Von dieser Summe überrascht zeigt sich die Grünen-Fraktion des Waller Beirats, der im Zuge der Trägerbeteiligung zu dem Vorhaben Stellung nehmen soll. Bislang war man dort aufgrund der im IVK aufgeführten Beträge von einer „einfachen Durchwegung“ für rund 100.000 Euro ausgegangen. Unhinterfragt „durchwinken“ mochten die Grünen das Projekt deshalb nicht, sie wollen zunächst Details zu Bedarf und Kosten. „Hier wird uns eine Lösung präsentiert, für die es kein Problem gibt“, sagt Fraktionsmitglied Karsten Seidel.

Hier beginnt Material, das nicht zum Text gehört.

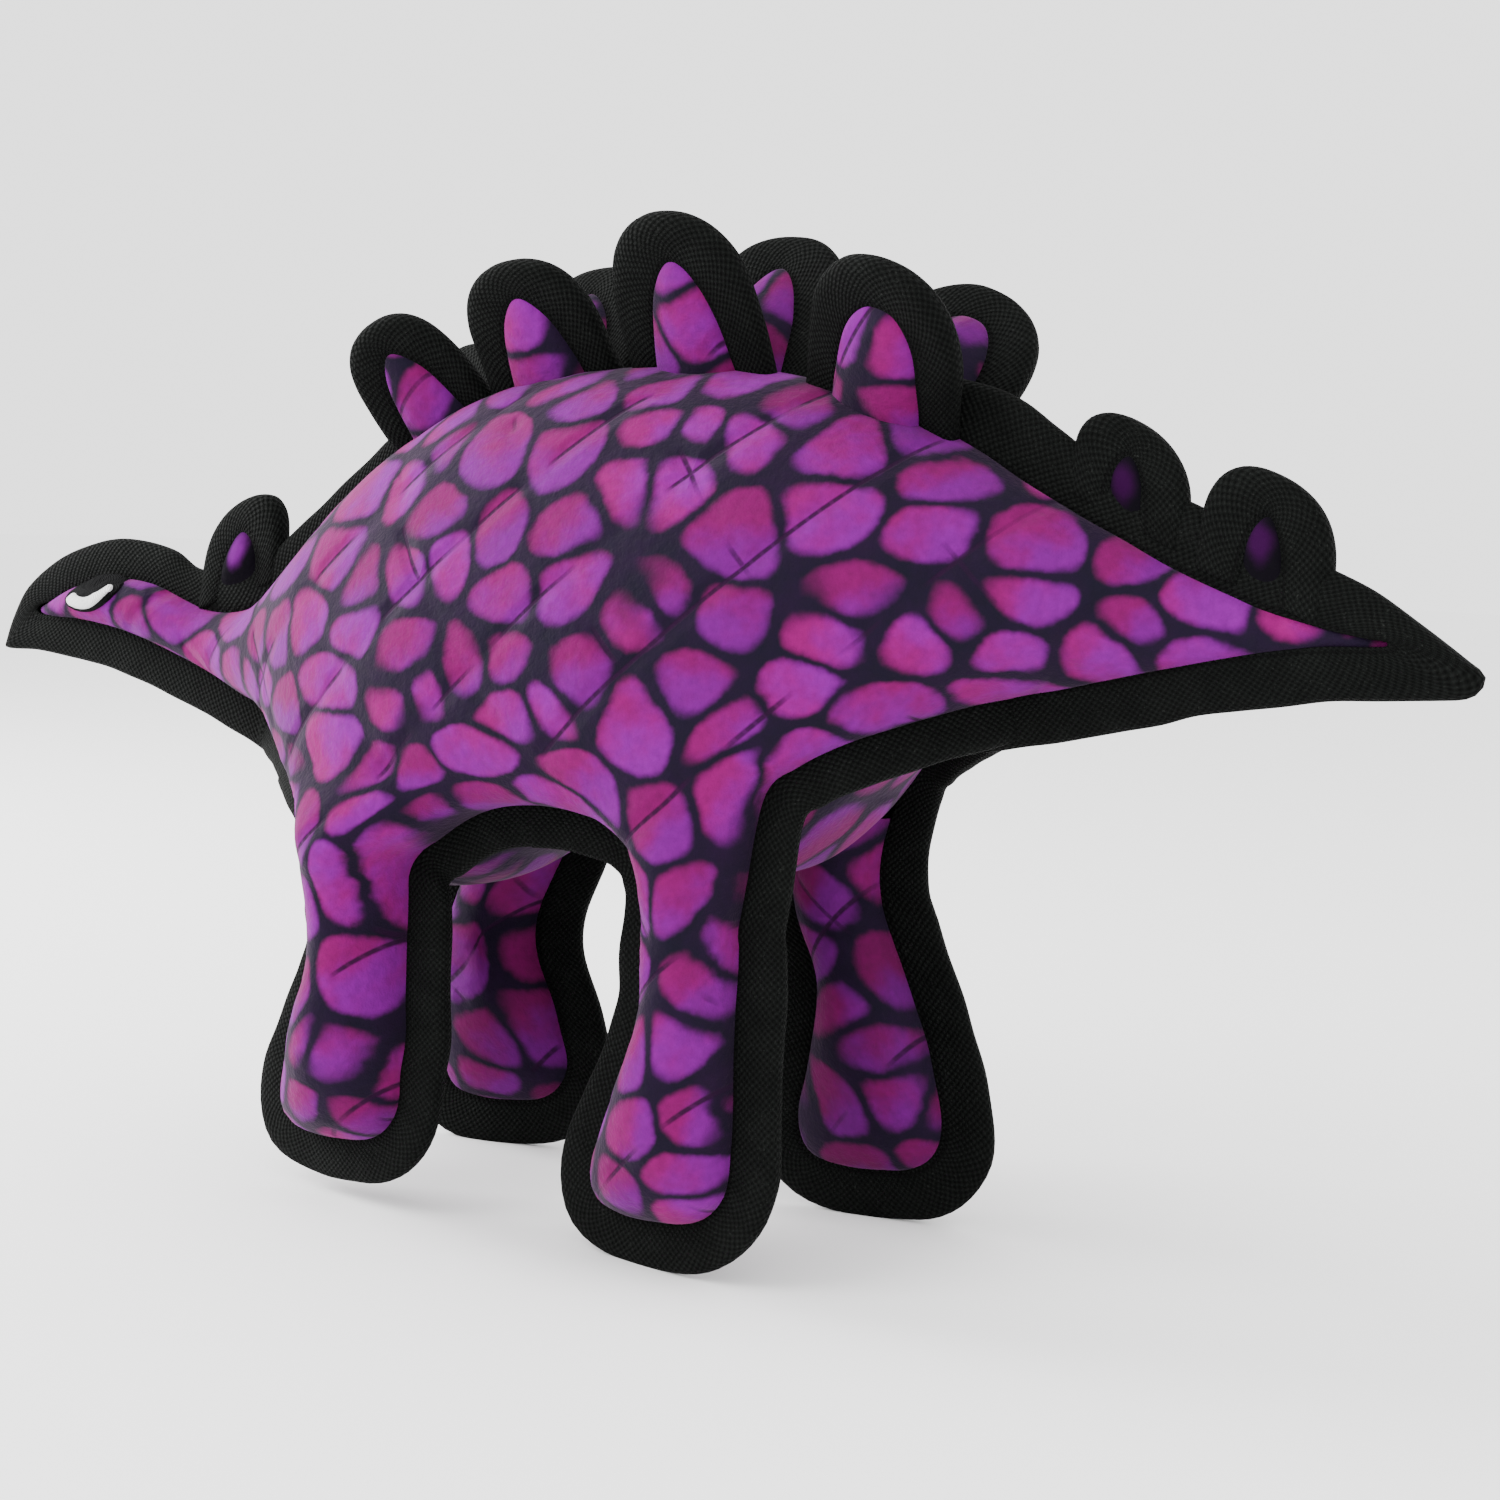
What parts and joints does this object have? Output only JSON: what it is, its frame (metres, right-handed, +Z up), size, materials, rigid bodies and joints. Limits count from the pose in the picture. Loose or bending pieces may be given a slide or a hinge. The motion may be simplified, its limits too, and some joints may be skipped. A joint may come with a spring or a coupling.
{
  "type": "stuffed dinosaur",
  "caption": "Stuffed stegosaurus toy in quilted purple fleece, with black webbing over its seams and plates along its back, standing on its feet.",
  "frame": {"origin": "middle of the toy's footprint on the floor", "axes": "-X towards the nose, +X towards the tail tip, +Z up, -Y towards the toy's left side"},
  "size_m": [0.506, 0.145, 0.2929],
  "materials": {
    "fleece": "short printed pile over quilted canvas",
    "webbing": "coarse matt weave",
    "stuffing": "loose polyester fibre",
    "eye_thread": "satin stitched thread",
    "bulb": "thin blown plastic",
    "reed": "moulded"
  },
  "bodies": {
    "torso": {"back_plate_binding_left_1": "webbing", "back_plate_binding_left_2": "webbing", "back_plate_binding_left_3": "webbing", "back_plate_binding_left_4": "webbing", "back_plate_binding_right_1": "webbing", "back_plate_binding_right_2": "webbing", "back_plate_binding_right_3": "webbing", "back_plate_binding_right_4": "webbing", "back_plate_left_1": "fleece", "back_plate_left_2": "fleece", "back_plate_left_3": "fleece", "back_plate_left_4": "fleece", "back_plate_right_1": "fleece", "back_plate_right_2": "fleece", "back_plate_right_3": "fleece", "back_plate_right_4": "fleece", "belly_binding_left": "webbing", "belly_binding_right": "webbing", "belly_gusset": "fleece", "chest_binding_left": "webbing", "chest_binding_right": "webbing", "nape_binding": "webbing", "rump_binding_left": "webbing", "rump_binding_right": "webbing", "squeaker_bulb": "bulb", "squeaker_reed": "reed", "torso_cover_left": "fleece", "torso_cover_right": "fleece", "torso_stuffing": "stuffing"},
    "head": {"eye_left": "eye_thread", "eye_right": "eye_thread", "head_binding": "webbing", "head_cover_left": "fleece", "head_cover_right": "fleece", "head_stuffing": "stuffing", "neck_plate": "webbing"},
    "leg_front_left": {"leg_front_left_binding": "webbing", "leg_front_left_inner_cover": "fleece", "leg_front_left_outer_cover": "fleece", "leg_front_left_stuffing": "stuffing"},
    "leg_front_right": {"leg_front_right_binding": "webbing", "leg_front_right_inner_cover": "fleece", "leg_front_right_outer_cover": "fleece", "leg_front_right_stuffing": "stuffing"},
    "leg_hind_left": {"leg_hind_left_binding": "webbing", "leg_hind_left_inner_cover": "fleece", "leg_hind_left_outer_cover": "fleece", "leg_hind_left_stuffing": "stuffing"},
    "leg_hind_right": {"leg_hind_right_binding": "webbing", "leg_hind_right_inner_cover": "fleece", "leg_hind_right_outer_cover": "fleece", "leg_hind_right_stuffing": "stuffing"},
    "tail": {"tail_binding": "webbing", "tail_cover_left": "fleece", "tail_cover_right": "fleece", "tail_plate_1": "webbing", "tail_plate_2": "webbing", "tail_stuffing": "stuffing"}
  },
  "joints": [
    {"name": "front_left_hip", "type": "hinge", "parent": "torso", "child": "leg_front_left", "pos_m": [-0.051, -0.044, 0.098], "axis": [0, 1, 0], "range_deg": [-15, 15], "stiffness_Nm_per_rad": 1},
    {"name": "front_right_hip", "type": "hinge", "parent": "torso", "child": "leg_front_right", "pos_m": [-0.051, 0.044, 0.098], "axis": [0, 1, 0], "range_deg": [-15, 15], "stiffness_Nm_per_rad": 1},
    {"name": "hind_left_hip", "type": "hinge", "parent": "torso", "child": "leg_hind_left", "pos_m": [0.062, -0.044, 0.104], "axis": [0, 1, 0], "range_deg": [-15, 15], "stiffness_Nm_per_rad": 1},
    {"name": "hind_right_hip", "type": "hinge", "parent": "torso", "child": "leg_hind_right", "pos_m": [0.062, 0.044, 0.104], "axis": [0, 1, 0], "range_deg": [-15, 15], "stiffness_Nm_per_rad": 1},
    {"name": "neck_bend", "type": "hinge", "parent": "torso", "child": "head", "pos_m": [-0.126, 0, 0.16], "axis": [0, 0, 1], "range_deg": [-22, 22], "stiffness_Nm_per_rad": 0.6},
    {"name": "tail_bend", "type": "hinge", "parent": "torso", "child": "tail", "pos_m": [0.14, 0, 0.19], "axis": [0, 0, 1], "range_deg": [-20, 20], "stiffness_Nm_per_rad": 0.6}
  ]
}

„Ein Platz an dieser Stelle mutet absurd an, wenn man sich den Kontext ansieht. Besonders unter der Bedingung, dass niemand – weder Anwohner, Nutzer, Anrainer noch der Beirat – dazu jemals befragt wurde“, sagt wiederum BI-Sprecherin Karin Schlechtinger. Sie verweist auf mehrere andere öffentliche Plätze in der unmittelbaren Umgebung: „Es gibt keinen guten Grund für eine Errichtung eines Platzes an dieser Stelle. Der Ort ist extrem exponiert in Bezug auf Verkehrslärm und eher wenig frequentiert. Durch die Pflasterung wird noch mehr Fläche versiegelt und Lebensraum für Klein- und Kleinstlebewesen vernichtet.“
Auch Fahrradständer wären dort Schlechtingers Einschätzung nach fehl am Platz: „Nur wenige Meter weiter gibt es direkt vor der Tür von Stadler eine großzügige Abstellanlage, die wesentlich attraktiver ist. Durch den Publikumsverkehr dort ist man auch besser vor Diebstahl geschützt.“ Die Wallerin stellt sich seit der Präsentation der Planung eine Frage: „Warum wird ein Platz für viel Geld geschaffen, nach dem niemand gefragt hat und für den der Bedarf zumindest fragwürdig erscheint, wenn andere Projekte gewollt sind und gebraucht werden?“ Denn, so Schlechtinger: „Es existiert eine Verbindung von der Hafenstraße in Richtung Nordstraße, die jedoch blind am Grundstück von Stadler endet. Eine einfache Fortsetzung dieser Verbindung über die verbleibenden etwa zehn Meter fehlt völlig in den betrachteten Alternativen, auch wird dieser Weg in keine der vorgestellten Alternativen einbezogen.“ Der zuständige WFB-Mitarbeiter konnte sich bis Redaktionsschluss bedingt durch Abwesenheit nicht zu dem Sachverhalt äußern.